Pain, Animal Research, And Genetic (Dis)Enhancement
Countries across the European Union use around 12 million animals in scientific research each year. There are several measures in European law that aim to address the suffering experienced by these animals used: for example, researchers are expected to replace animals with non-animal models wherever possible; reduce the number of animals used to achieve their research goals; and refine their procedures to improve animal welfare. It’s called the 3Rs approach, and furthermore, researchers who use animals must demonstrate in a harm-benefit analysis why the expected benefits of their research justify the expected harm to the animals they use.
Despite these guidelines, millions of animals continue to be used and to suffer in research. Seeing that the number of animals used for research in the E.U. has not changed much over the last decade, and is likely to remain high, the authors of this article propose a way to improve research animal welfare through gene editing.

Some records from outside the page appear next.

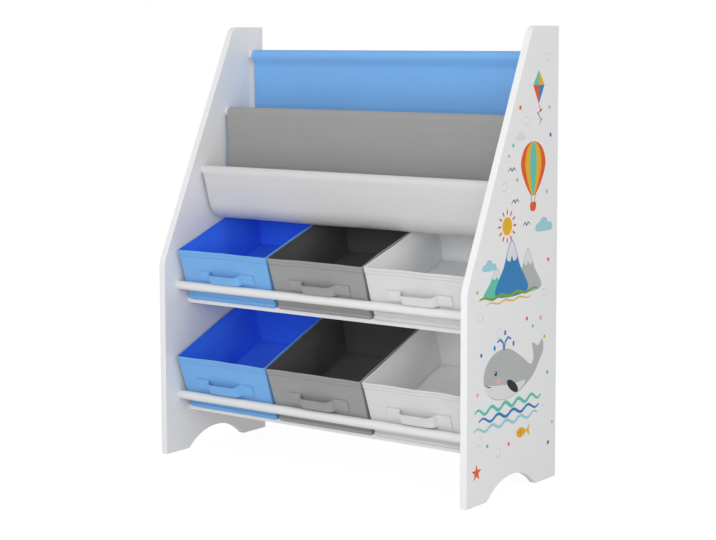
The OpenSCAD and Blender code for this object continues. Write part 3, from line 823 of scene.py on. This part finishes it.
def sew(lines, pitch=4.2):
    """Points and faces of the stitches along several lines. A line is its points and the way the
    thread stands up there, one for each point or one for all."""
    points, faces, count = [], [], 0
    for line, rise in lines:
        line = np.asarray(line, float)
        rise = np.broadcast_to(np.asarray(rise, float), line.shape)
        reach = distance_along(line)
        number = max(1, int(reach[-1] / pitch))
        at = (np.arange(number) + 0.5) * reach[-1] / number
        ends = [np.stack([np.interp(at + shift, reach, line[:, k]) for k in range(3)], -1)
                for shift in (-1, 0, 1)]
        up = np.stack([np.interp(at, reach, rise[:, k]) for k in range(3)], -1)
        run = ends[2] - ends[0]
        run /= np.linalg.norm(run, axis=1)[:, None]
        up -= (up * run).sum(1)[:, None] * run
        up /= np.linalg.norm(up, axis=1)[:, None]
        part, cells = stitches(ends[1], run, up)
        points.append(part)
        faces.append(cells + count)
        count += len(part)
    return np.concatenate(points), np.concatenate(faces)


points, faces = sew([([[0, 0, 0], [100, 0, 0]], [0, 0, 1])])
print("a seam of 100 mm has", len(points) // (STITCH_RINGS * STITCH_SPOKES), "stitches")

# %% [markdown]
# Now the sheets are cut and hung. A sheet is a single surface, and the Solidify modifier gives
# it its thickness to both sides, so the path stays its middle. The side edges are folded back
# and sewn: each hem is a narrow strip behind its sheet, as two layers show in a real one.

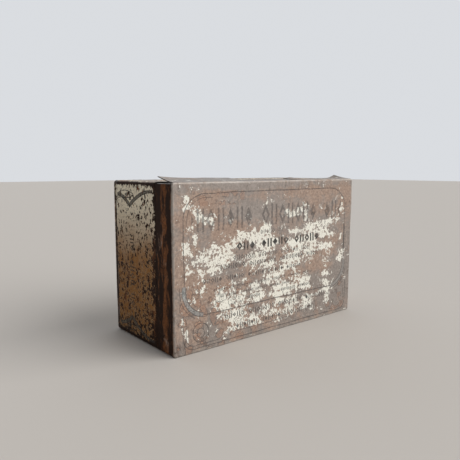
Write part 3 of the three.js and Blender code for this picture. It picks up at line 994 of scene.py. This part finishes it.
def lid_print_group():
    """What is printed on the lid: a rounded frame with ribbons at its lower corners, an outer frame,
    round petals, and rows of lozenges and bars. Ink is the fine dark line work, Bold the darkest row,
    Title the tall row, Band the ribbons and Petal the petals' fill."""
    (place,), result = new_group("Lid print", PRINTED, Place=None)
    x, y, z = millimetres(place)
    wander = (noise(place, 0.05, 21, detail=2) - 0.5) * 1.6
    u, v = x + WIDTH / 2 + wander, HEIGHT - z + wander
    frame_edge = framed(u, v, 5.2, 109.0, 4.7, 56.6, 11.5)
    ribbon = window(u, v, 2, 15, 43, 57.5).most(window(u, v, 99, 111, 43.5, 58))
    petal_field = cells(place, 0.2, 31) + (noise(place, 0.4, 32, detail=3) - 0.5) * 1.1
    grown = (v.rise(40, 48) * u.fall(34, 56)).most(window(u, v, 94, 110, 52, 70) * 0.8)
    grown = grown.most(window(u, v, 10, 38, 4, 10) * 0.8).most(window(u, v, 60, 92, 55, 69) * 0.5)
    grown = grown * y.fall(FRONT + 0.4, FRONT + 1)
    heavy = window(u, v, 106, 111, 24, 38)

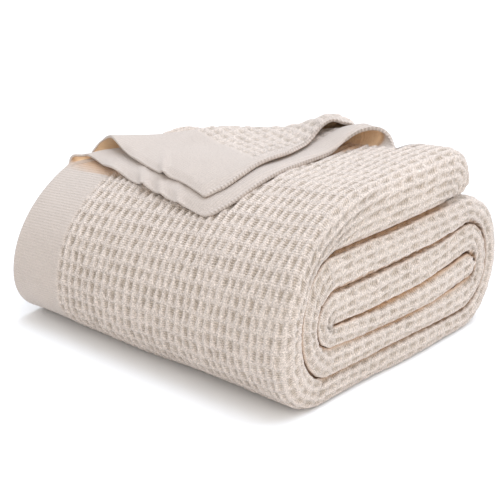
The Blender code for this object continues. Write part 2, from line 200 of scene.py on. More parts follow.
# ---- the cloth ----
CLOTH = 0.0026  # thickness of the cloth between its faces
THINNEST = 0.0001  # half the least thickness, at a flap's rim
HEM = 0.0014  # radius of its rolled hems and selvages
HEM_UNDER = 0.010  # how far the skin runs on behind a hem
END_UNDER = 0.005  # and behind the free end
FOLD_BACK = 0.030  # and how far behind the round folds
FOLD_WAY = 0.030  # room for the way round a fold
# The round folds' reach past the flat, in half thicknesses, and the powers of their outer and
# inner half, where 2 is an ellipse.
OUTER_FOLD = (0.86, 2.25, 3.4)
INNER_FOLD = (0.70, 3.0, 3.2)
PROFILE_POINTS = 600
INNER_BLEND = 0.028  # way over which the outer fold's shape turns into the inner one
END_TUCK, TUCK_RUN = 0.006, (0.055, 0.0)  # the round fold draws in towards the free end
END_SHUT = 0.8  # share of its reach that the fold loses where the free end closes
SKIN_PARTS = {  # where each starts and ends, and its steps per cell across and along
    "blanket_top":   ("last_end", "front_mouth", 8, 12),
    "blanket_front": ("front_mouth", "floor_mouth", 8, 12),
    "blanket_back":  ("floor_mouth", "layer_two_end", 5, 8),
}
INNER_STEPS = (8, 11)
INNER_FINE = LENGTH - 0.045  # the inner winds are fine from here to the round folds
COARSE_COLUMNS = 14
HEM_STEPS, ROLL_STEPS, UNDER_STEPS = 7, 6, 9
PLY_END = END_X - 0.045  # the plies inside stop short of the round folds
PLY_ROWS = 420
FOLD_ARC, HEM_ARC = 13, 9  # points round a ply's fold and round its hem
LAYER_HEIGHT = 0.04  # about what the eight plies measure, for the inner plies' coordinates
CUT_OVERLAP = 0.002  # the skin runs on under the flap's root

# ---- the third ply, which the turned-back corner uncovers ----
UNCOVERED_U = (0.004, LENGTH - 0.040)
UNCOVERED_RUN = 0.075  # how far towards the front it goes
UNCOVERED_STEPS = (6, 9)
UNCOVERED_LIFT = 0.0002
UNCOVERED_RELIEF, UNCOVERED_REST = 0.8, 0.35
UNCOVERED_OVERLAP = 0.010

# ---- the weave ----
PLAIN_LEVEL = 0.70  # height of plain weave, from 0 in the pits to 1 on the ridges
REST_LEVEL = 0.80  # height in the weave that lies on the solid's own face
# Unevenness: how much, size of its patches in metres, and seed. In cells, then in metres.
ACROSS_DRIFT = ((0.16, 0.055, 1), (0.10, 0.016, 2), (0.08, 0.0046, 6))
ALONG_DRIFT = ((0.12, 0.060, 3), (0.08, 0.014, 4), (0.05, 0.0048, 7))
RUMPLE = ((0.0009, 0.070, 11), (0.0006, 0.032, 12))
RUMPLE_FROM = (0.0, 0.03)  # hems lie flat
ZIGZAG = 0.17  # rows step up and down from cell to cell
CELL_DEPTHS, DEPTH_SEED, DEPTH_GRID = (0.70, 1.0), 5, (61, 67)
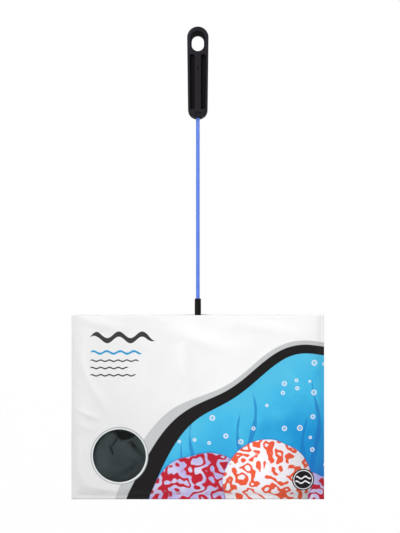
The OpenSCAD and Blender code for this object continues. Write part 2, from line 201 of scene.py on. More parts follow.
def skin_of(distance, low, high, cell):
    """Points and quads of a form's surface, one point for each small cell that the surface crosses"""
    axes = [np.arange(a - 2 * cell, b + 3 * cell, cell) for a, b in zip(low, high)]
    field = distance(*np.meshgrid(*axes, indexing="ij"))
    cells = [n - 1 for n in field.shape]
    total = np.zeros(cells + [3])
    count = np.zeros(cells, int)
    for axis in range(3):
        across = [a for a in range(3) if a != axis]
        for side in range(4):
            start = [0, 0, 0]
            start[across[0]], start[across[1]] = side & 1, side >> 1
            end = list(start)
            end[axis] = 1
            a = field[tuple(slice(s, s + n) for s, n in zip(start, cells))]
            b = field[tuple(slice(s, s + n) for s, n in zip(end, cells))]
            crossing = (a < 0) != (b < 0)
            share = np.where(crossing, a / np.where(crossing, a - b, 1), 0)
            for k in range(3):
                total[..., k] += crossing * (share if k == axis else start[k])
            count += crossing
    used = count > 0
    number = np.full(cells, -1)
    number[used] = np.arange(used.sum())
    corner = np.stack(np.nonzero(used), -1)
    points = (corner + total[used] / count[used][:, None]) * cell + [a[0] for a in axes]
    quads = []
    for axis in range(3):
        u, v = (axis + 1) % 3, (axis + 2) % 3
        inside = field < 0
        a = np.moveaxis(inside, (axis, u, v), (0, 1, 2))
        n = np.moveaxis(number, (axis, u, v), (0, 1, 2))
        leaves = a[:-1, 1:-1, 1:-1] & ~a[1:, 1:-1, 1:-1]
        enters = ~a[:-1, 1:-1, 1:-1] & a[1:, 1:-1, 1:-1]
        round_edge = np.stack([n[:, :-1, :-1], n[:, 1:, :-1], n[:, 1:, 1:], n[:, :-1, 1:]], -1)
        quads.append(round_edge[leaves])
        quads.append(round_edge[enters][:, ::-1])
    step = 0.02 * cell
    for _ in range(4):
        value = distance(*points.T)
        slope = np.stack([
            distance(*(points + step * unit).T) - distance(*(points - step * unit).T) for unit in np.eye(3)
        ], -1) / (2 * step)
        points = points - slope * (value / np.maximum((slope ** 2).sum(-1), 0.25))[:, None]
    return points, np.concatenate(quads)


# Uneven surfaces

def ripples(x, z, seed, count=24, shortest=14, longest=60):
    """Smooth uneven waves, mostly between -1 and 1 and the same for the same seed"""
    draw = np.random.default_rng(seed)
    total = 0 * (x + z)
    power = 0
    for _ in range(count):
        length = draw.uniform(shortest, longest)
        angle, phase = draw.uniform(0, TURN, 2)
        total = total + length * np.sin(TURN * (x * math.cos(angle) + z * math.sin(angle)) / length + phase)
        power += length ** 2 / 2
    return total / (1.6 * math.sqrt(power))


def from_line(x, z, start, end):
    """Where on a line its nearest place lies, from 0 to 1, and how far away that place is"""
    (x0, z0), (x1, z1) = start, end
    dx, dz = x1 - x0, z1 - z0
    near = np.clip(((x - x0) * dx + (z - z0) * dz) / (dx * dx + dz * dz), 0, 1)
    return near, np.hypot(x - x0 - near * dx, z - z0 - near * dz)


def crease(x, z, start, end, width):
    """Ridge of height 1 along a line, with soft sides, that thins out towards both of its ends"""
    near, away = from_line(x, z, start, end)
    share = CREASE_END + (1 - CREASE_END) * np.sqrt(4 * near * (1 - near))
    return share * np.exp(-(away / (width * share)) ** 2)


def soft_fold(x, z, start, end, width):
    """Ridge that bends a little and dies out towards both of its ends"""
    near, away = from_line(x + FOLD_BEND * np.sin(TURN * z / FOLD_BEND_LENGTH), z, start, end)
    return 4 * near * (1 - near) * np.exp(-(away / width) ** 2)


def come_away(distance, reach):
    """How far a sheet has come away from an edge, from 0 to 1"""
    return 1 - np.exp(-np.maximum(distance, 0) / reach)


# Node trees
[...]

The authors explain that gene-editing technologies may be able to modify the genes of research animals in a way that makes them incapable of feeling pain or suffering the way they do currently. The idea of such “genetically disenhanced” animals – previously proposed by Adam Shriver for factory farm animals – envisions a world where such animals still pick up on and react to painful stimuli but without the negative subjective experience. Such a phenomenon has been demonstrated in human patients, whose affective dimension of pain have been modified without altering their sensory dimension of pain, resulting in less suffering and less unpleasant feelings.
This article focuses on the pros and cons of such an approach to improving research animal welfare. The related topics of other potential disenhancements (e.g. making non-conscious animals) and the ethics of removing a living being’s innate capabilities have already been discussed in articles other than this one, and other forms of suffering (e.g. removing fear or thirst) are also put to the side.
One potential con that the authors consider is that researchers who work with such disenhanced animals may be more careless when handling them, thus potentially causing greater injury. The authors also consider the objection that creating genetically disenhanced animals goes against the principles of reducing the number of animals in research and replacing animal models with non-animal models. Some people even point out the danger of animal experiments becoming worse and more widespread as a result of having genetically disenhanced animals at their disposal. This concern is especially pressing if using genetically-disenhanced animals makes demonstrating the harm-benefit justification of animal research trivially easy.
However, the authors of this article believe that the potential possibility to improve animal welfare now is worth the potential risks it may bring. The authors also consider the con of such disenhancements altering the validity of test results by introducing a new factor (i.e. lack of pain perception). However, they point out that pain itself (and any corresponding stress) also has effects on the physiology and behavior of animals used in research, and these effects already alter study results.
More research is needed on using gene editing to remove or reduce the subjective perception of pain in lab animals. Additionally, the authors say that more discussion and research is needed to determine whether genetically disenhancing animals would ultimately be a good idea. This article presents a very complicated issue for advocates, one that challenges our very perception of animal welfare. Advocates can continue to stay informed on the latest advancements in the science and ethics of this proposal, but in the meantime, it would be wise to approach the issue skeptically, and keep in mind that the best way to reduce pain in animal research is to not use sentient animals in the first place.